Summary

Demolition work generates some of the largest volumes of construction waste in the UK — a typical domestic demolition produces several tonnes of mixed materials, while commercial and industrial projects can run into hundreds of tonnes. Getting waste management wrong is not just an environmental failure; it exposes contractors to unlimited fines, loss of waste carrier registration, and prosecution under the Environmental Protection Act 1990. The Environment Agency takes illegal disposal extremely seriously and has prosecuted demolition contractors for fly-tipping offences resulting in criminal records and six-figure fines.

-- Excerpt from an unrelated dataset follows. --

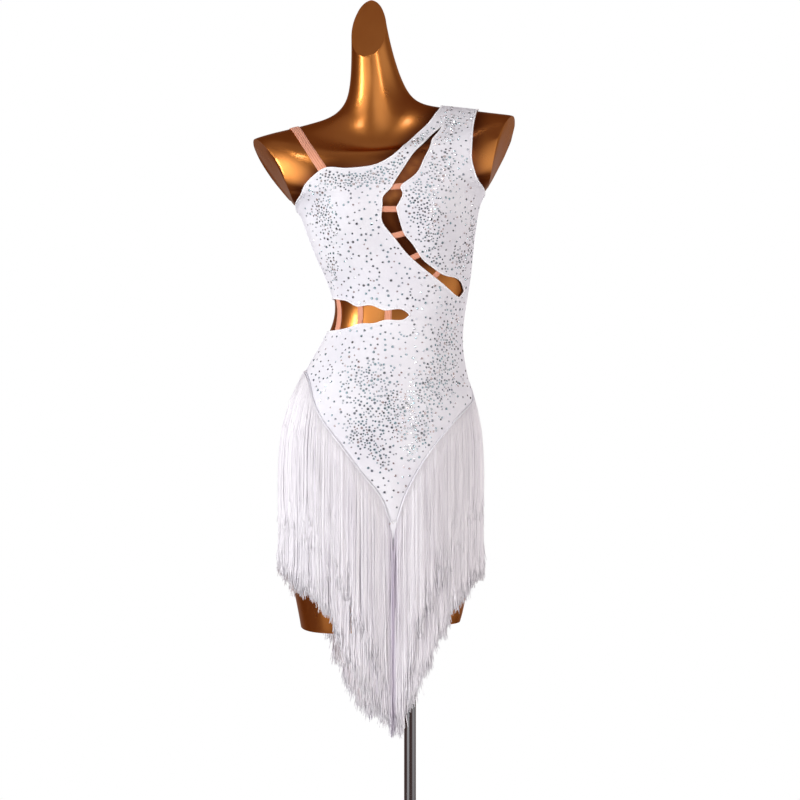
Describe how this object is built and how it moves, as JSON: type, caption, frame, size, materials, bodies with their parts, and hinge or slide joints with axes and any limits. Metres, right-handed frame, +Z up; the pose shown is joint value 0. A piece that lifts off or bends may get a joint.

The legal framework is clear but misunderstood by many smaller contractors. Every person who produces, keeps, or transfers controlled waste has a duty of care under Section 34 of the Environmental Protection Act 1990. This applies from the moment a brick is knocked off a wall. The duty does not end when the skip leaves site — you remain responsible for checking that the carrier is registered and that the waste ends up at a licensed facility. Handing waste to an unregistered carrier or a man with a van removes your protection under the duty of care.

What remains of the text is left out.